Test your vocab: The Nitty-Gritty Details
Table of contents
How does it work?
We have a dictionary with over 45,000 entries, with words arranged in order of their frequency in English speech and writing. For example, it starts out:
And later on, for example:
The most accurate way to count your vocabulary would be to go through all 45,000+ words and count how many you knew. But that would take a long time.
The next easiest way would be to check, say, every hundredth word, around 450 in total. But that's still a rather long list, and it won't be very accurate at all for young children or foreign learners who might be lucky to know just 1 or 2 in the list.

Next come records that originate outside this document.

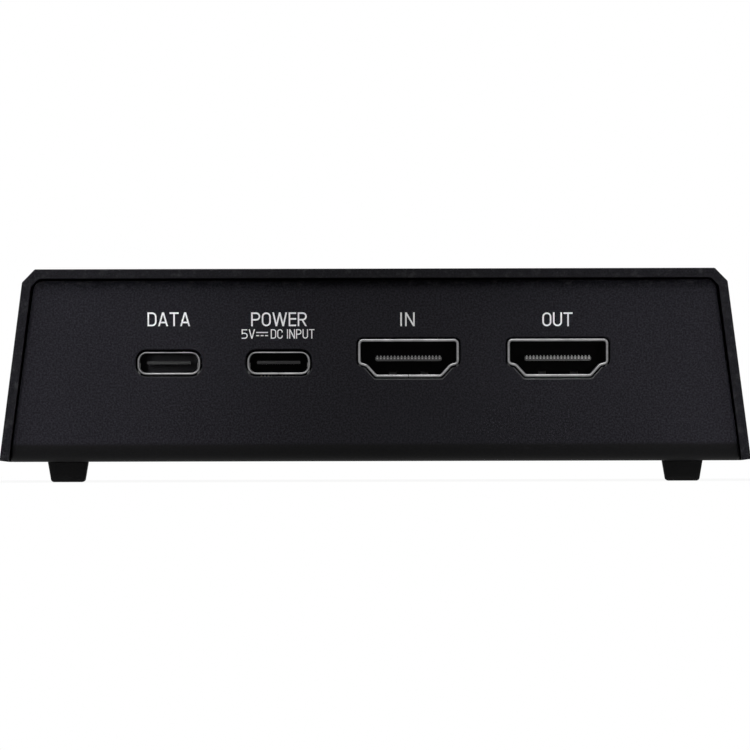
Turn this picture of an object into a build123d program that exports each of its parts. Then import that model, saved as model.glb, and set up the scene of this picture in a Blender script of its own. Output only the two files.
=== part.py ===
from build123d import *
import math
import os

# A video capture box: a bent sheet cover over a bent sheet chassis, one circuit board on standoffs, four
# sockets through the rear panel and four rubber feet. All lengths are in millimetres. The rear panel faces -Y,
# +X is to the right of someone looking at that panel, +Z is up, and the origin is midway under the box, at the
# level its feet stand on.

os.makedirs("parts", exist_ok=True)

# Case: the cover is an upside-down trough whose side walls lean inwards, with a bevel along each upper corner
case_width = 108.5  # across the cover's lower edges
wall_lean = 3.35  # how far each side wall leans in between its lower edge's level and its bevel
case_depth = 80.0
case_height = 27.8  # from the floor's underside to the cover's top
cover_sheet = 1.35
bevel_width = 1.85
bevel_height = 1.9
cover_hem_gap = 0.2  # how far the cover's lower edge stays above the floor's underside
cover_outer_radius = 0.35
cover_inner_radius = 1.0
cover_edge_radius = 0.15

# Chassis: rear panel, floor and front panel bent from one sheet, each panel with a lip turned in at its top
chassis_sheet = 1.2
panel_recess = 1.5  # from the cover's end to the panel's face
floor_bend_radius = 2.6
lip_bend_radius = 1.5
lip_depth = 6.0
lip_gap = 0.3  # between the rear panel's lip and the cover's top
panel_gap_low = 0.2  # beside the rear panel, at the floor
panel_gap_high = 0.4  # beside the rear panel, at its top
panel_corner_radius = 1.6
panel_corner_gap = 0.05  # how far above the lip the rear panel's rounded outline ends
panel_side_radius = 0.5
small_cutout_gap = 0.12  # between a small socket's rim and its opening in the rear panel
video_cutout_gap = 0.18
cutout_edge_width = 0.12

# Feet: rubber blocks with a stem and a barb pushed through the floor
foot_height = 2.92
foot_width = 5.85
foot_bottom_width = 4.85
foot_length = 12.0
rear_foot_inset = 9.9  # from the cover's lower edge at the side to the foot's middle
front_foot_inset = 9.35
foot_end_inset = 11.0  # from the cover's end
foot_edge_radius = 0.5
foot_corner_radius = 0.9
foot_stem_radius = 1.3
foot_barb_radius = 2.0
foot_barb_height = 1.6
foot_barb_tip_radius = 0.9
foot_hole_gap = 0.1

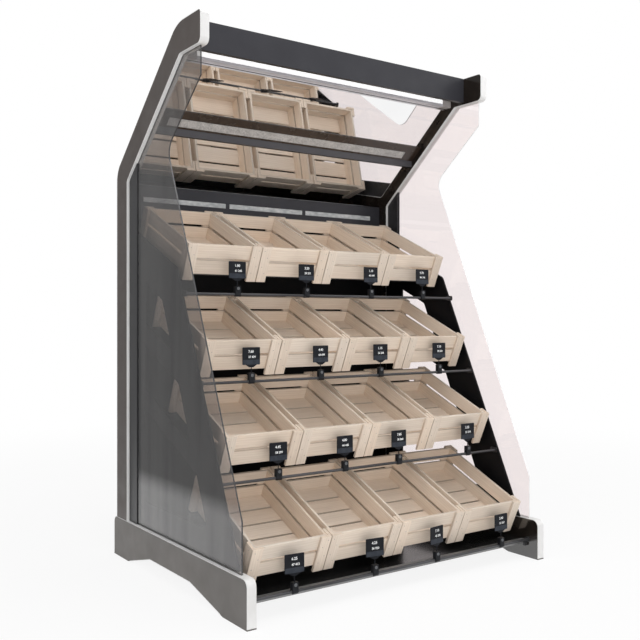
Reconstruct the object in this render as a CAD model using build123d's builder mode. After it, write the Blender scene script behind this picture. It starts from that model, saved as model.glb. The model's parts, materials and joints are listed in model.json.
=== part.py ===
from build123d import *
import os
from math import atan, cos, radians, sin, tan

os.makedirs("parts", exist_ok=True)

# Millimetres. X runs across the rack, Y from its front to its back and Z up.
# The origin is on the floor under the middle of the feet. A setback is measured
# back from the front of the feet, and a height up from the floor.

# Overall sizes
rack_width = 1330
rack_height = 1950
foot_depth = 1040
board_thickness = 33.4
edging_thickness = 2
cut_overrun = 5

# Feet: a board on edge, raised between toe and heel
foot_height = 151
arch_height = 52
toe_length = 150
toe_ramp_length = 228
heel_length = 140
heel_ramp_length = 200
foot_corner_radius = 25
foot_edging_lift = 4

# Uprights: a post that bends forward at the top into a hood arm with a beak
arm_width = 99
heel_overhang = 27
bend_height_share = 0.7749
crown_setback_share = 0.4592
beak_length = 176.6
beak_height = 111
bend_radius = 85
crown_radius = 140
brow_radius = 14
chin_radius = 22
throat_radius = 17

# Clear side screens and the steel posts that carry their back edges
screen_thickness = 5
screen_beak_inset = 27
screen_cheek_height = 99
screen_neck_setback_share = 0.5613
screen_neck_height_share = 0.7877
screen_neck_radius = 60
screen_toe_lead = 5
screen_toe_rise = 163
screen_post_width = 71
screen_post_thickness = 12

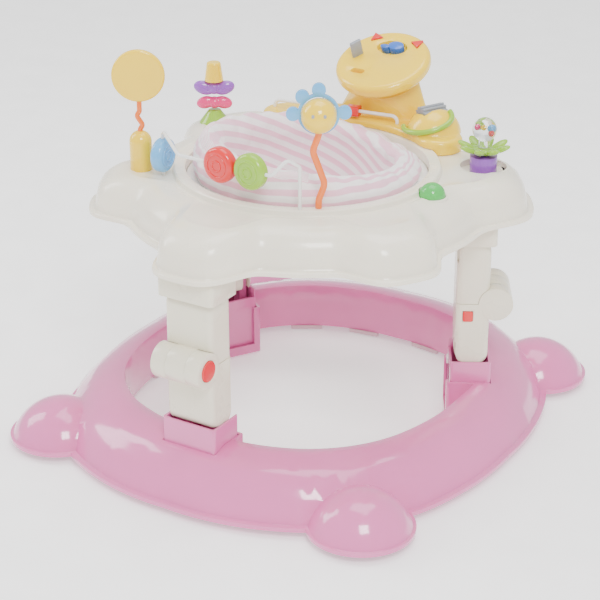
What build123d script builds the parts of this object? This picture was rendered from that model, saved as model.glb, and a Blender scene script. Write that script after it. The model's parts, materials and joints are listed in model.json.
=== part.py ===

So what we do is to test vocabulary in two steps. In the first, we pick around 40 words, stretching from the easiest to hardest words in English. This gives us a general idea of your vocabulary level. We then present a second narrower set of words, sorted by frequency, in a range where we think you'll know all the initial ones, none of the final ones, but have a wide mix of both in the middle. By testing you in this narrower range, we can come up with a quite accurate vocabulary estimate for people of any level.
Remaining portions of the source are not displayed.